With wispy green, grass-like foliage and charming pink-tinged, purple flowers, chives work beautifully as a low hedge. In my area (USDA Zone 6b), they’re a great three+ season plant. In the late autumn I allow the fallen leaves to cover them and by mid-March, they’ve lost all patience and grow right through the leaves! They’re not invasive (they will do some minor self-sowing if allowed to flower), but they clump nicely and can easily be divided to provide more plants. If they get floppy mid-season, they can be cut down (I use a weed wacker) almost to the ground and within two weeks, they will be full & lovely again.

 

GARDEN GUARDIANS

A big bonus with members of the allium family is that they repel quite a few pests (Japanese beetles & carrot rust fly) while attracting beneficial insects like bees and butterflies.
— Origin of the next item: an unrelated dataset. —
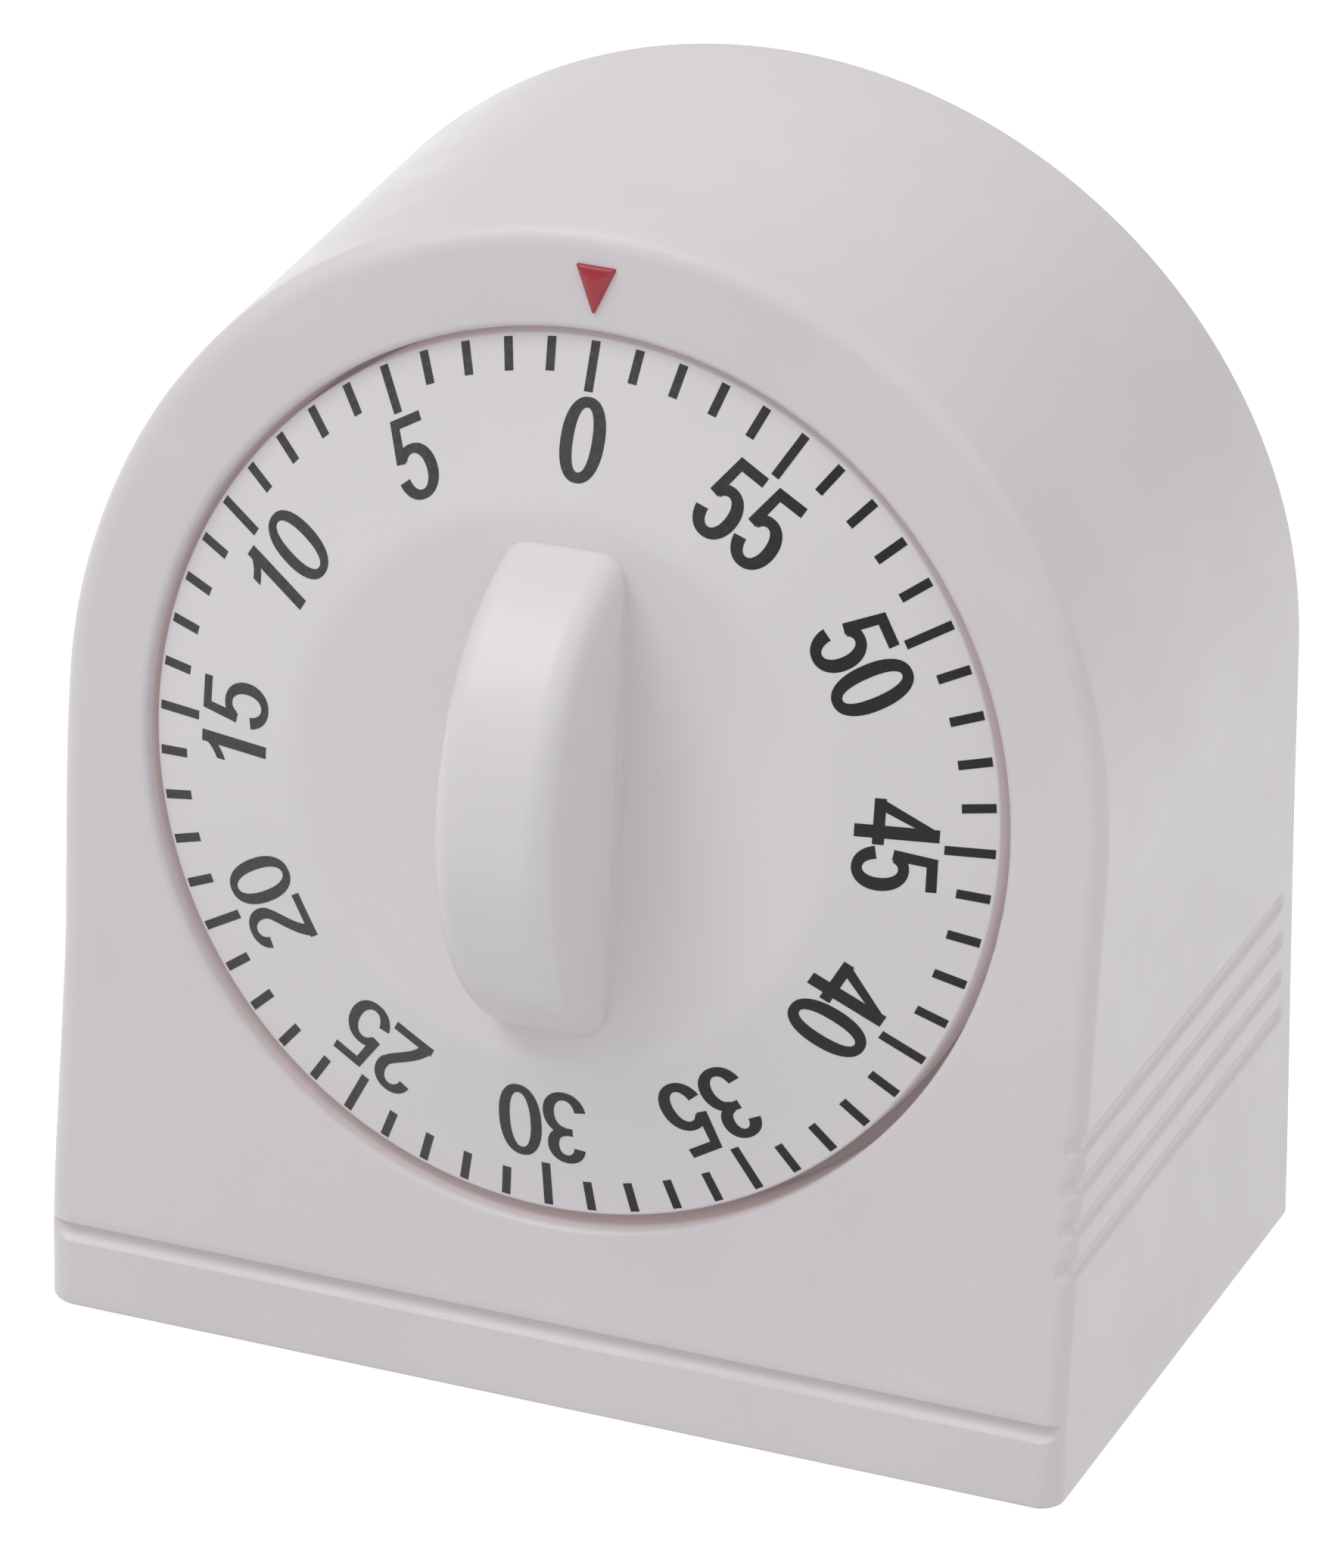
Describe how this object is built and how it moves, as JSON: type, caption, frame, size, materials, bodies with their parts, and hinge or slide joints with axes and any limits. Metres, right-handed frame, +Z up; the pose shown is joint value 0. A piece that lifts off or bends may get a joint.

They serve double duty when planted as a border around vegetable beds and are even reputed to discourage deer browsing.

 

FOUNDATION PLANTING

With bug-repellent properties and shallow rooting, chives make a great planting against a house or shed. Lush and full, yet easily removed and replaced for any building maintenance duties.

 

FLOWERPOT FILLER

Chives are perfect in mixed arrangement flower pots. They’re an easy and unique substitute for the over-played “spike” grass. Teamed with Rosemary, Rosmarinus officinalis, and thyme, Thymus vulgaris, you can make a gorgeous, easy-to-care-for, edible planter.

 

WINDOW BOXES

I use chives in indoor and outdoor boxes. A sunny windowsill inside makes for a convenient and pretty supply of fresh stems and flowers for eating, and outside, they attract butterflies and the occasional hummingbird into easy view.

Grown easily and very affordably from seed, chives should be on your go-to list, too!